Given instruction:
Spot each line in the records below where the word "parts" occurs, then copy it.
--- Start Data for this exercise ---
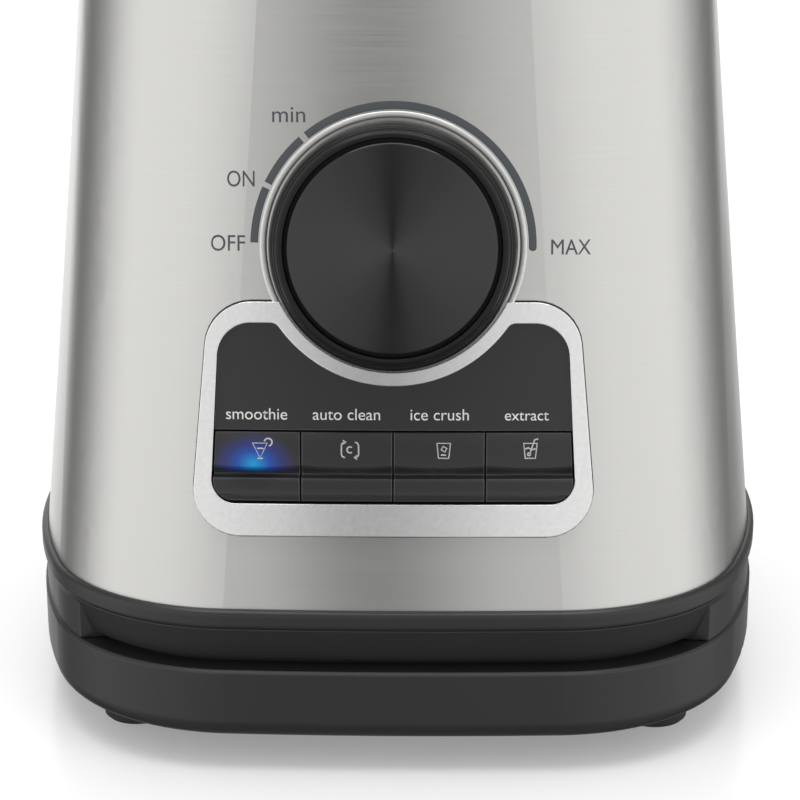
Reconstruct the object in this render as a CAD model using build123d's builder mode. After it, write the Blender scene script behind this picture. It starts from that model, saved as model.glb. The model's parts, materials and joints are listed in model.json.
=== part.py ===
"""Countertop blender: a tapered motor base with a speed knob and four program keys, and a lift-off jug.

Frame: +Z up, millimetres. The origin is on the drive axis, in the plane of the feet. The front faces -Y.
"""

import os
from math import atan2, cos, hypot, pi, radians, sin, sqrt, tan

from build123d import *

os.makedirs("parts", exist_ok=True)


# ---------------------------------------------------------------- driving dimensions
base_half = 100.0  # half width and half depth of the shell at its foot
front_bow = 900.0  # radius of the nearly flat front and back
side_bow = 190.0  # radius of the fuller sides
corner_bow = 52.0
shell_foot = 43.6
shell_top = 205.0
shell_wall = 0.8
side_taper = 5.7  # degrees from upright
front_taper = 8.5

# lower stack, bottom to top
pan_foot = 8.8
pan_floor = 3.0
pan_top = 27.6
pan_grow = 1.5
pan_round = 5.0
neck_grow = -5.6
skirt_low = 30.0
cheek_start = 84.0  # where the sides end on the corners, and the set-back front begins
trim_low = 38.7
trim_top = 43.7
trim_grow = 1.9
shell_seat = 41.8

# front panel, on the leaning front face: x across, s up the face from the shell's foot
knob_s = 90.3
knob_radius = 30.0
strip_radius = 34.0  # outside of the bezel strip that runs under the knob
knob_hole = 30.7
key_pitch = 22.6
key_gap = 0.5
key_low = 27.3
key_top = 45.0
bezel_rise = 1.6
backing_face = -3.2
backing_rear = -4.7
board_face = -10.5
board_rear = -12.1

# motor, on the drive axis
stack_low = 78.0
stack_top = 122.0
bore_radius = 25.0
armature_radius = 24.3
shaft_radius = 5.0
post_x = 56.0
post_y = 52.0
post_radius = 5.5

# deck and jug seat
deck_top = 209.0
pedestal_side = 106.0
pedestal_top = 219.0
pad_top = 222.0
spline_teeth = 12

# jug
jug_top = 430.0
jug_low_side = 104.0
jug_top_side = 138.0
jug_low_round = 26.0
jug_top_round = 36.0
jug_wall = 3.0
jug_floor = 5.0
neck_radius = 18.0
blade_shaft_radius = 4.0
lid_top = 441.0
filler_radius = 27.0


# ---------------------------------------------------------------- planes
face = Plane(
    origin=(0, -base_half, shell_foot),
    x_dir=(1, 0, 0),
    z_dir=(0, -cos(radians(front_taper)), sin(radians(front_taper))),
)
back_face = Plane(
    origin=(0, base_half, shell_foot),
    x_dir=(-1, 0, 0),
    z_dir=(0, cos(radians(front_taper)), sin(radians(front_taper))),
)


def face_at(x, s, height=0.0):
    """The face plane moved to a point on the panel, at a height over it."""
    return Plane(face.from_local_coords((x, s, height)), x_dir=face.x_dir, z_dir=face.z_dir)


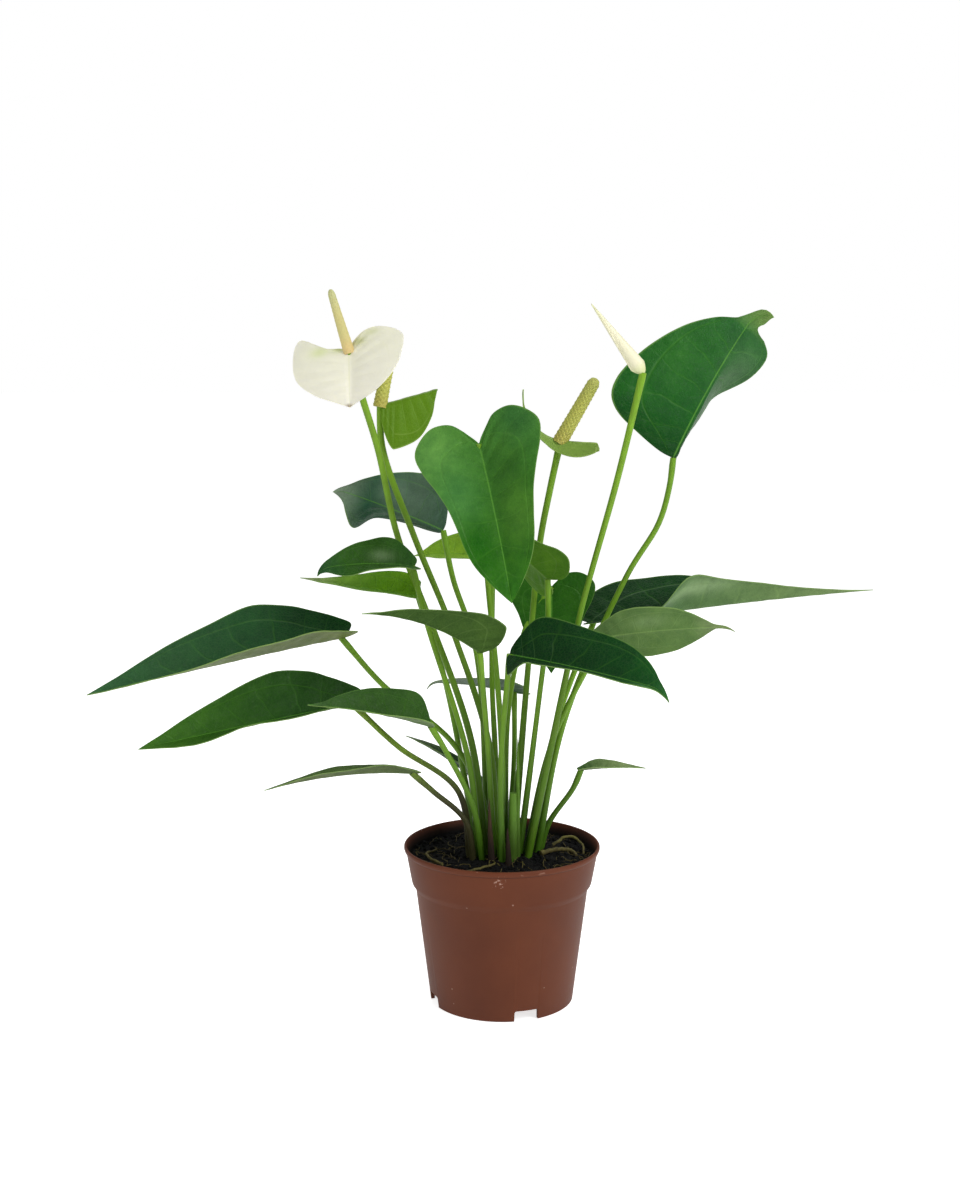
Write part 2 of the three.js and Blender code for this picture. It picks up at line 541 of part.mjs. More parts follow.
--- End Data for this exercise ---
Correct answer:
Reconstruct the object in this render as a CAD model using build123d's builder mode. After it, write the Blender scene script behind this picture. It starts from that model, saved as model.glb. The model's parts, materials and joints are listed in model.json.
os.makedirs("parts", exist_ok=True)
Write part 2 of the three.js and Blender code for this picture. It picks up at line 541 of part.mjs. More parts follow.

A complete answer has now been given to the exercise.